ROANOKE TIMES

                         Roanoke Times
                 Copyright (c) 1995, Landmark Communications, Inc.

DATE: FRIDAY, October 15, 1993                   TAG: 9310180290
SECTION: CURRENT                    PAGE: NRV2   EDITION: NEW RIVER VALLEY  
SOURCE: BRIAN KELLEY STAFF WRITER
DATELINE: CHRISTIANSBURG                                  LENGTH: Medium


SUPERVISORS STAND BEHIND MERGER

The merger of the finance departments of Montgomery County and its county schools moved a step closer this week when the Board of Supervisors stuck to its guns on the change despite school officials` reservations.

Supervisor Larry Linkous, member of a joint committee studying the issue, asked his colleagues for guidance. He said the county and school finance chiefs had met four times over the past month.

The problem, Linkous said, is whether the committee is to decide how to proceed with consolidation, or find other ways of ensuring the supervisors' timely access to the schools' financial information.

Several supervisors summarily rejected the latter course as resisting the mandate the board passed during the spring.

``It's not a question of negotiating options, it's a question of when and how and nothing more,'' said Supervisor Joe Gorman.

Board Chairman Ira Long and member Henry Jablonski also supported consolidation; Supervisor Jim Moore repeated his contention that the move might not save money.

The Board of Supervisors is keen on consolidation because several members believed they could not get the financial information on school operations they needed at budget time. Also, members say, the merger could save money in the long run.

Linkous said Wednesday he has written school Superintendent Herman Bartlett and School Board Chairman Roy Vickers to request another committee meeting to reaffirm the supervisors` intent.

The merger will have to occur at the beginning of a fiscal year and will not result in layoffs, Linkous said. Rather, the county will reduce the merged department's size through attrition.

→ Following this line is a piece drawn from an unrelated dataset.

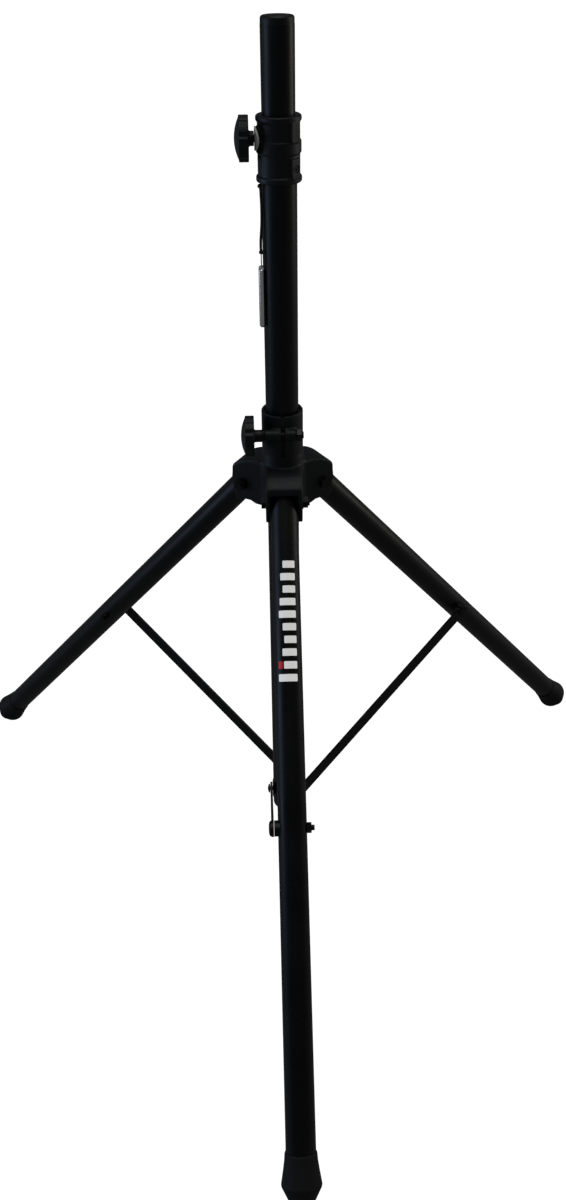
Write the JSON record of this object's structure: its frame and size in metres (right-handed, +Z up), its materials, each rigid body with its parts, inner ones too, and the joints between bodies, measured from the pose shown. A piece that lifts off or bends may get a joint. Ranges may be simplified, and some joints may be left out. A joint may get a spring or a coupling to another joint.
{
  "type": "speaker tripod stand",
  "caption": "Folding tripod stand for a loudspeaker: telescoping pole, clamping collar and knobs, sliding crown, tube legs tied to the column by flat straps, and rubber feet.",
  "frame": {"origin": "on the floor, in the middle of the stand's outline; the column's axis stands 128.0 mm behind it on +Y", "axes": "+Z up along the column, the front leg towards -Y, the knobs on -X"},
  "size_m": [0.9282, 0.8103, 1.092],
  "materials": {
    "powder_coat": "satin black powder coat on steel tube",
    "collar_plastic": "moulded glass-filled nylon, dark grey black",
    "crown_enamel": "textured dark grey enamel on die-cast aluminium",
    "knob_plastic": "moulded black plastic",
    "bush_nylon": "plain dark nylon",
    "cap_plastic": "moulded black plastic",
    "foot_rubber": "matt black rubber",
    "black_bolt": "black oxide on steel",
    "bare_steel": "zinc plated steel",
    "bright_steel": "bright nickel plate",
    "pad_brass": "plain brass",
    "strap_paint": "satin black paint on flat steel",
    "cord_braid": "braided black polyester cord"
  },
  "bodies": {
    "column": {"outer_tube": "powder_coat", "bottom_plug": "cap_plastic", "bottom_bracket": "strap_paint", "bracket_screw": "black_bolt", "bracket_bolts": "black_bolt", "bracket_inserts": "pad_brass", "upper_collar": "collar_plastic", "collar_liner": "bush_nylon", "collar_screws": "black_bolt", "knob_saddle": "bright_steel"},
    "pole": {"pole": "powder_coat", "pole_cap": "cap_plastic", "pole_guide": "bush_nylon"},
    "upper_clamp": {"upper_clamp_pad": "pad_brass"},
    "upper_knob": {"upper_knob": "knob_plastic", "upper_knob_stud": "bare_steel"},
    "crown": {"crown": "crown_enamel", "crown_liners": "bush_nylon", "leg_pivot_bolts": "black_bolt", "leg_pivot_nuts": "black_bolt", "clamp_nut": "bare_steel"},
    "lower_clamp": {"lower_clamp_washer": "bare_steel"},
    "lower_knob": {"lower_knob": "knob_plastic", "lower_clamp_bolt": "bare_steel"},
    "lanyard": {"lanyard_knots": "cord_braid", "lanyard_cord": "cord_braid", "pin_link": "bright_steel", "safety_pin": "bright_steel"},
    "front_leg": {"front_leg": "powder_coat", "front_leg_plug": "bush_nylon", "front_foot": "foot_rubber", "front_strap_stud": "black_bolt", "front_strap_nut": "black_bolt", "front_strap_spacer": "strap_paint"},
    "front_strap": {"front_strap": "strap_paint", "front_strap_bolt": "black_bolt"},
    "right_leg": {"right_leg": "powder_coat", "right_leg_plug": "bush_nylon", "right_foot": "foot_rubber", "right_strap_stud": "black_bolt", "right_strap_nut": "black_bolt", "right_strap_spacer": "strap_paint"},
    "right_strap": {"right_strap": "strap_paint", "right_strap_bolt": "black_bolt"},
    "left_leg": {"left_leg": "powder_coat", "left_leg_plug": "bush_nylon", "left_foot": "foot_rubber", "left_strap_stud": "black_bolt", "left_strap_nut": "black_bolt", "left_strap_spacer": "strap_paint"},
    "left_strap": {"left_strap": "strap_paint", "left_strap_bolt": "black_bolt"}
  },
  "joints": [
    {"name": "pole_slide", "type": "slide", "parent": "column", "child": "pole", "axis": [0, 0, 1], "range_m": [0, 0.7]},
    {"name": "crown_slide", "type": "slide", "parent": "column", "child": "crown", "axis": [0, 0, 1], "range_m": [0, 0.2248]},
    {"name": "upper_knob_turn", "type": "hinge", "parent": "upper_clamp", "child": "upper_knob", "pos_m": [-0.036, 0.12803, 0.974], "axis": [-1, 0, 0], "range_deg": [0, 540]},
    {"name": "upper_clamp_travel", "type": "slide", "parent": "column", "child": "upper_clamp", "axis": [-1, 0, 0], "range_m": [0, 0.0019]},
    {"name": "lower_knob_turn", "type": "hinge", "parent": "lower_clamp", "child": "lower_knob", "pos_m": [-0.036, 0.10253, 0.645], "axis": [-1, 0, 0], "range_deg": [0, 540]},
    {"name": "lower_clamp_travel", "type": "slide", "parent": "crown", "child": "lower_clamp", "axis": [-1, 0, 0], "range_m": [0, 0.0019]},
    {"name": "front_leg_fold", "type": "hinge", "parent": "crown", "child": "front_leg", "pos_m": [0, 0.08303, 0.567], "axis": [1, 0, 0], "range_deg": [0, 39.7]},
    {"name": "front_strap_fold", "type": "hinge", "parent": "column", "child": "front_strap", "pos_m": [0, 0.12803, 0.077], "axis": [-1, 0, 0], "range_deg": [0, 44.9]},
    {"name": "right_leg_fold", "type": "hinge", "parent": "crown", "child": "right_leg", "pos_m": [0.03897, 0.15053, 0.567], "axis": [-0.5, 0.866, 0], "range_deg": [0, 39.7]},
    {"name": "right_strap_fold", "type": "hinge", "parent": "column", "child": "right_strap", "pos_m": [0, 0.12803, 0.077], "axis": [0.5, -0.866, 0], "range_deg": [0, 44.9]},
    {"name": "left_leg_fold", "type": "hinge", "parent": "crown", "child": "left_leg", "pos_m": [-0.03897, 0.15053, 0.567], "axis": [-0.5, -0.866, 0], "range_deg": [0, 39.7]},
    {"name": "left_strap_fold", "type": "hinge", "parent": "column", "child": "left_strap", "pos_m": [0, 0.12803, 0.077], "axis": [0.5, 0.866, 0], "range_deg": [0, 44.9]},
    {"name": "lanyard_swing", "type": "hinge", "parent": "column", "child": "lanyard", "pos_m": [-0.0206, 0.11903, 0.9272], "axis": [-0.4004, 0.9164, 0], "range_deg": [0, 60.5]}
  ],
  "couplings": [
    {"joint": "upper_clamp_travel", "follows": "upper_knob_turn", "m_per_rad": 0.00019894},
    {"joint": "lower_clamp_travel", "follows": "lower_knob_turn", "m_per_rad": 0.00019894},
    {"joint": "front_leg_fold", "follows": "crown_slide", "rad_per_m": 3.0745},
    {"joint": "front_strap_fold", "follows": "crown_slide", "rad_per_m": 3.467},
    {"joint": "right_leg_fold", "follows": "crown_slide", "rad_per_m": 3.0745},
    {"joint": "right_strap_fold", "follows": "crown_slide", "rad_per_m": 3.467},
    {"joint": "left_leg_fold", "follows": "crown_slide", "rad_per_m": 3.0745},
    {"joint": "left_strap_fold", "follows": "crown_slide", "rad_per_m": 3.467},
    {"joint": "lanyard_swing", "follows": "crown_slide", "rad_per_m": 4.6584}
  ]
}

In other business Tuesday:

The board approved 5-1 the addition of 141 acres to two agricultural and forestaldistricts near Riner and the areas near Wilson and Den creeks, and renewed a 1,400-acre district south of Shawsville. But not before Moore expressed his belief that the ordinance allowing the district is extremely one- sided because it gives 168 landowners a tax break, but allows them to pull out and develop their land at any time. He suggested the eight-year lifespan of the districts is too short.

Gorman, head of a committee that will study the issue, said taxes on these landowners are not forgiven, merely deferred. If a landowner withdraws to develop his land, he faces a ``tremendous penalty'' of back taxes plus interest, Gorman said. But he conceded there are some landowners who are not acting in the spirit of the ordinance. He also said state law limits the term of the districts to eight years.

A state highway engineer briefed the board on the proposed Detroit-to-South- Carolina interstate highway project and how it could affect Montgomery County. Dan Brugh said the Interstate 73 corridor project, buried deep in the 1991 federal transportation spending bill, is motivated by politics rather than transportation needs. U.S. Sen. Robert Byrd, D-W.Va., is pushing the project as a potential economic development engine for his state.

Giles and Floyd counties have passed resolutions favoring a route passing through their boundaries. Franklin County has favored another route that would reach Interstate 81 at Christiansburg and head north to the Roanoke area, then south down the U.S. 220 corridor.

Brugh said the Virginia Department of Transportation is working on the project but thus far there is no preferred route in Virginia. He said there is no money for either a corridor study or construction. It could be included in the next federal transportation bill, in 1996.

One question board members did not ask is how I-73 could affect the proposed ``smart'' highway linking Blacksburg with I-81 to speed up the trip to Roanoke.

Brugh said ``smart'' road planners are interested in I-73 because it would be a controlled access highway, the type they need to employ new safety technology, and because one of the proposed routes would head toward Roanoke. He said if the interstate passed through the area, it could affect the proposed link between the Blacksburg and Christiansburg bypasses of U.S. 460. The increased traffic brought by an I-73 would mean the bypass would need to be three lanes in each direction rather than two, Brugh said.

The board took no action on the I-73 question.

A Sept. 30 traffic accident that killed Christiansburg Elementary School teacher Emily S. Bowles has prompted complaints from Blacksburg-area residents that the traffic light where Bowles' car and a dump truck collided changes from green to red too quickly, Linkous reported.

He asked County Administrator Betty Thomas to write a letter to VDOT requesting a study of the light at Toms Creek Road and U.S. 460.

``There's a real quick light there,'' Linkous said. ``If there were even a little bit of a delay, it maybe could help."